>> START Material provided

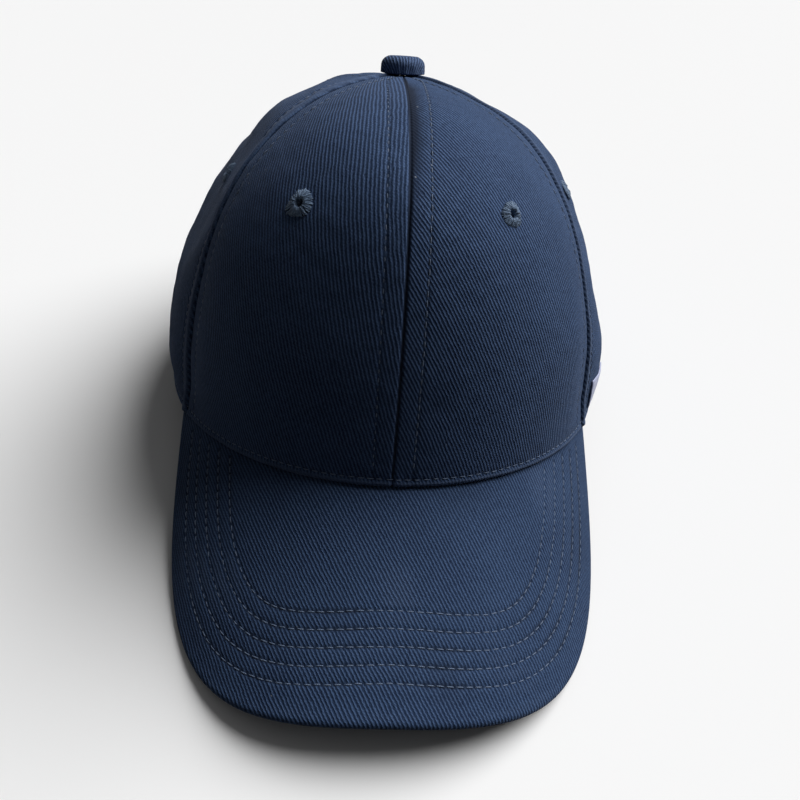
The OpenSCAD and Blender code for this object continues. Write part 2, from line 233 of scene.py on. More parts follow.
def make(name, points, faces, cloth, wear_and_groove_shade=None):
    """A smooth mesh from points of the cap frame. cloth is each point's place on its cloth in mm,
    and the last argument runs from -1 in a groove, which the twill paints darker as shade, to 1
    on a rubbed ridge, which it shows lighter as wear."""
    mesh = bpy.data.meshes.new(name)
    mesh.from_pydata(place(points).tolist(), [], [list(f) for f in faces])
    mesh.polygons.foreach_set("use_smooth", np.ones(len(mesh.polygons), bool))
    layer = mesh.attributes.new("cloth", "FLOAT_VECTOR", "POINT")
    flat = np.zeros((len(points), 3), np.float32)
    flat[:, :2] = cloth
    layer.data.foreach_set("vector", flat.ravel())
    layer = mesh.attributes.new("wear_and_groove_shade", "FLOAT", "POINT")
    layer.data.foreach_set("value", np.asarray(
        np.zeros(len(points)) if wear_and_groove_shade is None else wear_and_groove_shade, np.float32).ravel())
    mesh.validate()
    obj = bpy.data.objects.new(name, mesh)
    bpy.context.collection.objects.link(obj)
    return obj


def cloth_solid(name, outer, inner, flat, wear_and_groove_shade=None, holes=None, edge=0.3):
    """Closed cloth between two grids of points, with rounded edges. Columns run to the right and
    rows up, seen from the outer side. holes marks the cells that are left out."""
    nu, nv = outer.shape[:2]
    m = nu * nv
    idx = np.arange(m).reshape(nu, nv)
    quads = np.stack([idx[:-1, :-1], idx[1:, :-1], idx[1:, 1:], idx[:-1, 1:]], -1)
    top = quads.reshape(-1, 4) if holes is None else quads[~holes]
    out_p, in_p, flat = outer.reshape(-1, 3), inner.reshape(-1, 3), flat.reshape(-1, 2)
    wear_and_groove_shade = np.zeros(m) if wear_and_groove_shade is None else wear_and_groove_shade.ravel()
    ends = np.concatenate([top[:, [k, (k + 1) % 4]] for k in range(4)])
    middle = np.tile(out_p[top].mean(1), (4, 1))
    free = ~np.isin(ends[:, 0] * m + ends[:, 1], ends[:, 1] * m + ends[:, 0])
    ends, middle = ends[free], middle[free]
    away = np.zeros((m, 3))
    for k in (0, 1):
        np.add.at(away, ends[:, k], out_p[ends].mean(1) - middle)
    brim = np.unique(ends)
    across = out_p[brim] - in_p[brim]
    side = away[brim] - (away[brim] * unit(across)).sum(-1, keepdims=True) * unit(across)
    bulge = np.linalg.norm(across, axis=-1, keepdims=True) * edge * unit(side)
    mid_p = (out_p[brim] + in_p[brim]) / 2 + bulge
    mid = np.zeros(m, int)
    mid[brim] = 2 * m + np.arange(len(brim))
    a, b = ends[:, 0], ends[:, 1]
    faces = np.concatenate([top, top[:, ::-1] + m, np.stack([b, a, mid[a], mid[b]], -1),
                            np.stack([mid[b], mid[a], a + m, b + m], -1)])
    used, faces = np.unique(faces, return_inverse=True)
    faces = faces.reshape(-1, 4)
    points = np.concatenate([out_p, in_p, mid_p])[used]
    cloth = np.concatenate([flat, flat, flat[brim]])[used]
    rub_and_groove_shade = np.concatenate([wear_and_groove_shade, wear_and_groove_shade, wear_and_groove_shade[brim]])[used]
    return make(name, points, faces, cloth, rub_and_groove_shade)


def grid_normals(p):
    """The direction out of a grid of points."""
    du = np.gradient(p, axis=0)
    dv = np.gradient(p, axis=1)
    return unit(np.cross(du, dv))


def sweep(name, line, wide, out, section, closed=False, wear_and_groove_shade=None):
    """A closed section of (width, height) carried along a line of points."""
    n, k = len(line), len(section)
    p = (line[:, None] + section[None, :, 0, None] * wide[:, None]
         + section[None, :, 1, None] * out[:, None]).reshape(-1, 3)
    idx = np.arange(n * k).reshape(n, k)
    if closed:
        idx = np.vstack([idx, idx[:1]])
    nxt = np.roll(idx, -1, axis=1)
    faces = np.stack([idx[:-1], nxt[:-1], nxt[1:], idx[1:]], -1).reshape(-1, 4).tolist()
    if not closed:
        faces += [idx[0, ::-1].tolist(), idx[-1].tolist()]
    run = distances(line)
    cloth = np.stack(np.broadcast_arrays(run[:, None], section[None, :, 0]), -1).reshape(-1, 2)
    return make(name, p, faces, cloth, wear_and_groove_shade)


def soft_box(w, h, r, steps=6, across=20):
    """A section w wide and h high with rounded corners, counted anticlockwise."""
    half = np.array([[w / 2 - r, h / 2 - r]])
    turn = np.linspace(0, 90, steps)
    pts = []
    for k, sign in enumerate([(1, 1), (-1, 1), (-1, -1), (1, -1)]):
        a = turn + 90 * k
        pts.append(half * sign + r * np.stack([cosd(a), sind(a)], -1))
        if k in (0, 2):
            x = np.linspace(1, -1, across)[1:-1] * (w / 2 - r) * sign[1]
            pts.append(np.stack([x, np.full_like(x, sign[1] * h / 2)], -1))
    return np.concatenate(pts)


def ride_all(objs, body, material, replaces=()):
    """Gives pieces their material and body, and hides the frame's nodes that they replace."""
    for obj in objs:
        obj.data.materials.append(material)
        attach(obj, body)
    if replaces:
        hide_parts(*replaces)
    return objs


# ---------- Stitches ----------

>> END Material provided

■ What you are asked to do:
Write down every line of the data above that includes the string "replaces".

■ Answer for this exercise:
def ride_all(objs, body, material, replaces=()):
    if replaces:
        hide_parts(*replaces)